• Exercise instructions:
Quote, without change, all of the lines that follow.

═════ Provided material

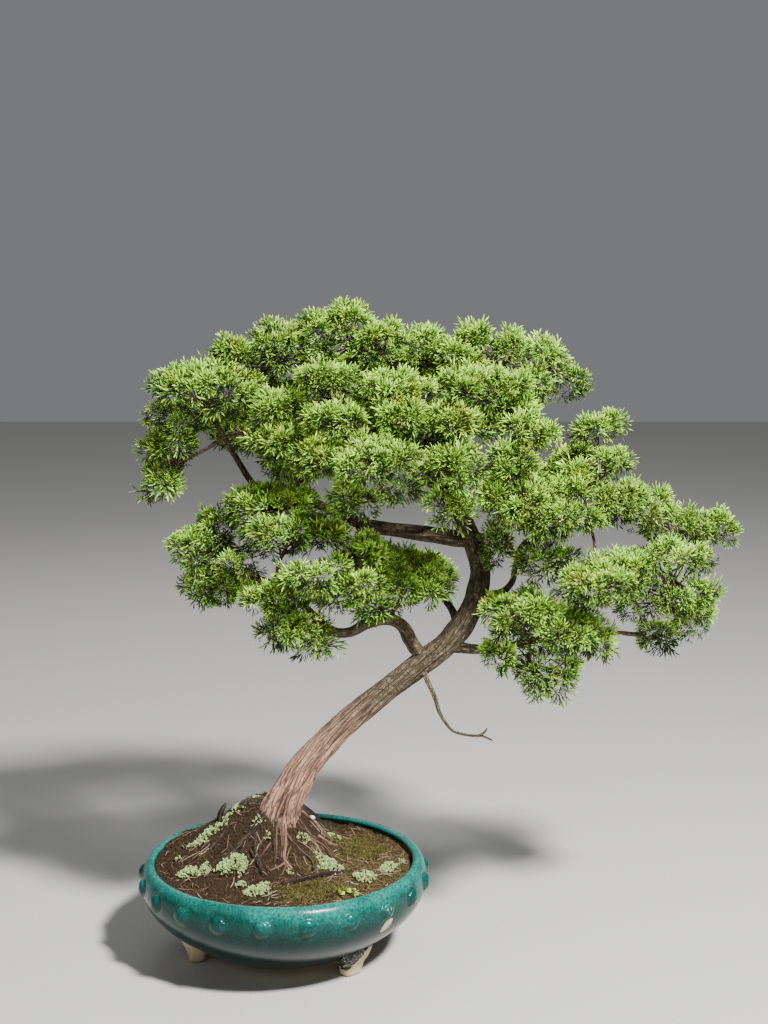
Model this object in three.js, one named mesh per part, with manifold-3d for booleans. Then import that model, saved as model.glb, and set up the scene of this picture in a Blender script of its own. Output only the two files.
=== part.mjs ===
// A juniper bonsai: a leaning trunk with cloud-like foliage pads, in a round glazed drum pot on three feet.
// Millimetres, +Z up, front towards -Y. Pieces are drawn about the pot's axis, from the surface it stands
// on, and the finished group is then moved so that the origin is at the middle of the whole tree's footprint.

import * as THREE from 'three';
import { mergeVertices } from 'three/addons/utils/BufferGeometryUtils.js';
import Module from 'manifold-3d';

// ---- Driving dimensions ----

const rimHeight = 116; // top of the rim above the table
const bellyRadius = 172; // widest part of the pot
const bellyHeight = 92; // height of the widest part
const bellyTaper = 2.2; // 1 rounds the bowl below the belly, 2 draws it in almost straight
const mouthRadius = 155; // clear opening inside the rim
const baseRadius = 100; // underside of the bowl
const wall = 9;
const floorThickness = 10;
const drainRadius = 14;

const footHeight = 16;
const footRing = 108; // distance of each foot from the axis
const footTopRadius = 21;
const footSoleRadius = 14;
const footAngles = [-42, 78, 198]; // degrees from +X

const studCount = 21;
const studRadius = 10;
const studRise = 5; // how far a stud stands out of the wall
const studHeight = 95;
const firstStudAngle = -94.8;

const netBars = 4; // bars each way of the plastic net over the drainage hole
const netPitch = 10;
const netBarWidth = 2.4;
const netThickness = 1.2;
const wireRadius = 0.8;

const soilDrop = 9; // soil surface below the rim, at the wall
const moundHeight = 76; // top of the mound above that surface
const moundX = -10;
const moundY = 32;
const moundSpread = { left: 68, right: 40, front: 50, back: 45 };

const treeHeight = 610; // from the trunk's collar to the top of the crown
const crownWidth = 690;
const crownDepth = 330;
const trunkGirth = 1; // multiplies every limb's thickness

const clearance = 0.4; // gap between neighbouring pieces
const soilMargin = 1.8; // gap between the soil's facets and the pot's, which are fewer

// The limbs and pads below are laid out for a tree of these sizes, and stretch with the three above;
// roots and ground cover are laid out for this mouth.
const drawnHeight = 610;
const drawnWidth = 690;
const drawnDepth = 330;
const drawnMouth = 155;

// ---- Solids ----

const wasm = await Module();
wasm.setup();

/** Turns a closed geometry into a solid, with its vertices in place. */
function solid(geometry, matrix = new THREE.Matrix4()) {
  let plain = geometry.clone().applyMatrix4(matrix);
  plain.deleteAttribute('normal');
  plain.deleteAttribute('uv');
  plain = mergeVertices(plain, 1e-4);
  const vertProperties = new Float32Array(plain.attributes.position.array);
  const kept = [];
  const index = plain.index.array;
  for (let i = 0; i < index.length; i += 3) {
    const [a, b, c] = [index[i], index[i + 1], index[i + 2]];
    if (a !== b && b !== c && c !== a) kept.push(a, b, c);
  }
  return new wasm.Manifold(new wasm.Mesh({ numProp: 3, vertProperties, triVerts: new Uint32Array(kept) }));
}

/** Adds up a list of solids. */
const joined = (solids) => solids.reduce((sum, next) => sum.add(next));

/** Moves, turns and stretches a shape in one matrix; turn is about Z, in degrees. */
function placed(x, y, z, turn = 0, scale = [1, 1, 1]) {
  const spin = new THREE.Quaternion();
  spin.setFromAxisAngle(new THREE.Vector3(0, 0, 1), THREE.MathUtils.degToRad(turn));
  return new THREE.Matrix4().compose(new THREE.Vector3(x, y, z), spin, new THREE.Vector3(...scale));
}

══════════

• The output:
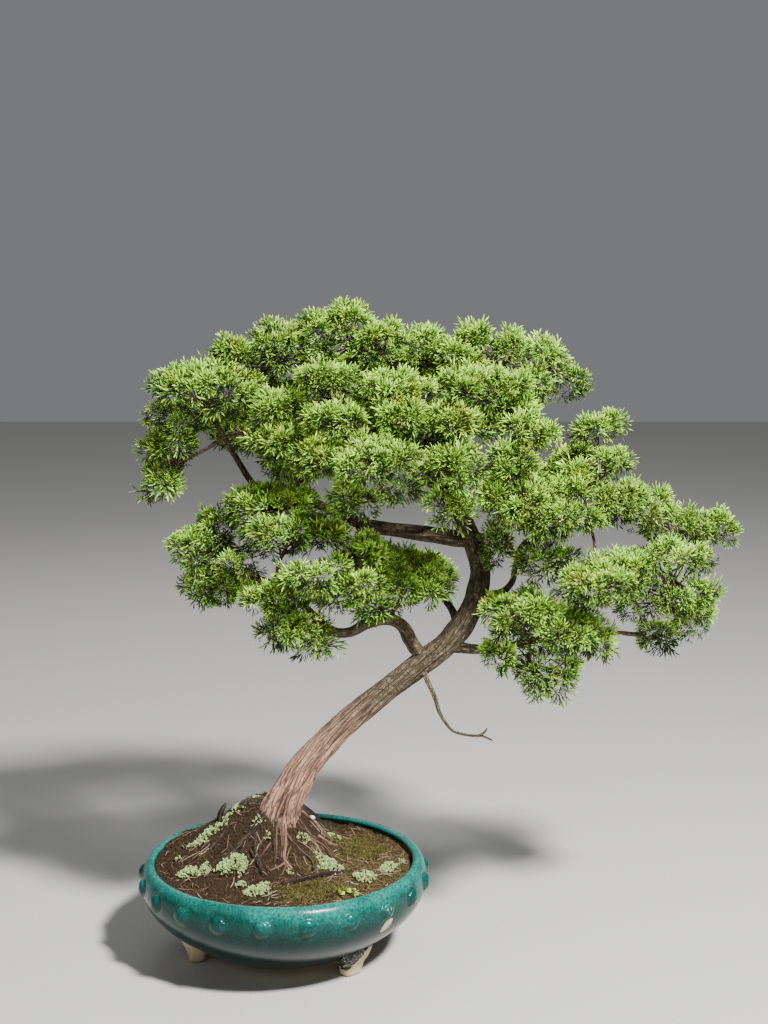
Model this object in three.js, one named mesh per part, with manifold-3d for booleans. Then import that model, saved as model.glb, and set up the scene of this picture in a Blender script of its own. Output only the two files.
=== part.mjs ===
// A juniper bonsai: a leaning trunk with cloud-like foliage pads, in a round glazed drum pot on three feet.
// Millimetres, +Z up, front towards -Y. Pieces are drawn about the pot's axis, from the surface it stands
// on, and the finished group is then moved so that the origin is at the middle of the whole tree's footprint.

import * as THREE from 'three';
import { mergeVertices } from 'three/addons/utils/BufferGeometryUtils.js';
import Module from 'manifold-3d';

// ---- Driving dimensions ----

const rimHeight = 116; // top of the rim above the table
const bellyRadius = 172; // widest part of the pot
const bellyHeight = 92; // height of the widest part
const bellyTaper = 2.2; // 1 rounds the bowl below the belly, 2 draws it in almost straight
const mouthRadius = 155; // clear opening inside the rim
const baseRadius = 100; // underside of the bowl
const wall = 9;
const floorThickness = 10;
const drainRadius = 14;

const footHeight = 16;
const footRing = 108; // distance of each foot from the axis
const footTopRadius = 21;
const footSoleRadius = 14;
const footAngles = [-42, 78, 198]; // degrees from +X

const studCount = 21;
const studRadius = 10;
const studRise = 5; // how far a stud stands out of the wall
const studHeight = 95;
const firstStudAngle = -94.8;

const netBars = 4; // bars each way of the plastic net over the drainage hole
const netPitch = 10;
const netBarWidth = 2.4;
const netThickness = 1.2;
const wireRadius = 0.8;

const soilDrop = 9; // soil surface below the rim, at the wall
const moundHeight = 76; // top of the mound above that surface
const moundX = -10;
const moundY = 32;
const moundSpread = { left: 68, right: 40, front: 50, back: 45 };

const treeHeight = 610; // from the trunk's collar to the top of the crown
const crownWidth = 690;
const crownDepth = 330;
const trunkGirth = 1; // multiplies every limb's thickness

const clearance = 0.4; // gap between neighbouring pieces
const soilMargin = 1.8; // gap between the soil's facets and the pot's, which are fewer

// The limbs and pads below are laid out for a tree of these sizes, and stretch with the three above;
// roots and ground cover are laid out for this mouth.
const drawnHeight = 610;
const drawnWidth = 690;
const drawnDepth = 330;
const drawnMouth = 155;

// ---- Solids ----

const wasm = await Module();
wasm.setup();

/** Turns a closed geometry into a solid, with its vertices in place. */
function solid(geometry, matrix = new THREE.Matrix4()) {
  let plain = geometry.clone().applyMatrix4(matrix);
  plain.deleteAttribute('normal');
  plain.deleteAttribute('uv');
  plain = mergeVertices(plain, 1e-4);
  const vertProperties = new Float32Array(plain.attributes.position.array);
  const kept = [];
  const index = plain.index.array;
  for (let i = 0; i < index.length; i += 3) {
    const [a, b, c] = [index[i], index[i + 1], index[i + 2]];
    if (a !== b && b !== c && c !== a) kept.push(a, b, c);
  }
  return new wasm.Manifold(new wasm.Mesh({ numProp: 3, vertProperties, triVerts: new Uint32Array(kept) }));
}

/** Adds up a list of solids. */
const joined = (solids) => solids.reduce((sum, next) => sum.add(next));

/** Moves, turns and stretches a shape in one matrix; turn is about Z, in degrees. */
function placed(x, y, z, turn = 0, scale = [1, 1, 1]) {
  const spin = new THREE.Quaternion();
  spin.setFromAxisAngle(new THREE.Vector3(0, 0, 1), THREE.MathUtils.degToRad(turn));
  return new THREE.Matrix4().compose(new THREE.Vector3(x, y, z), spin, new THREE.Vector3(...scale));
}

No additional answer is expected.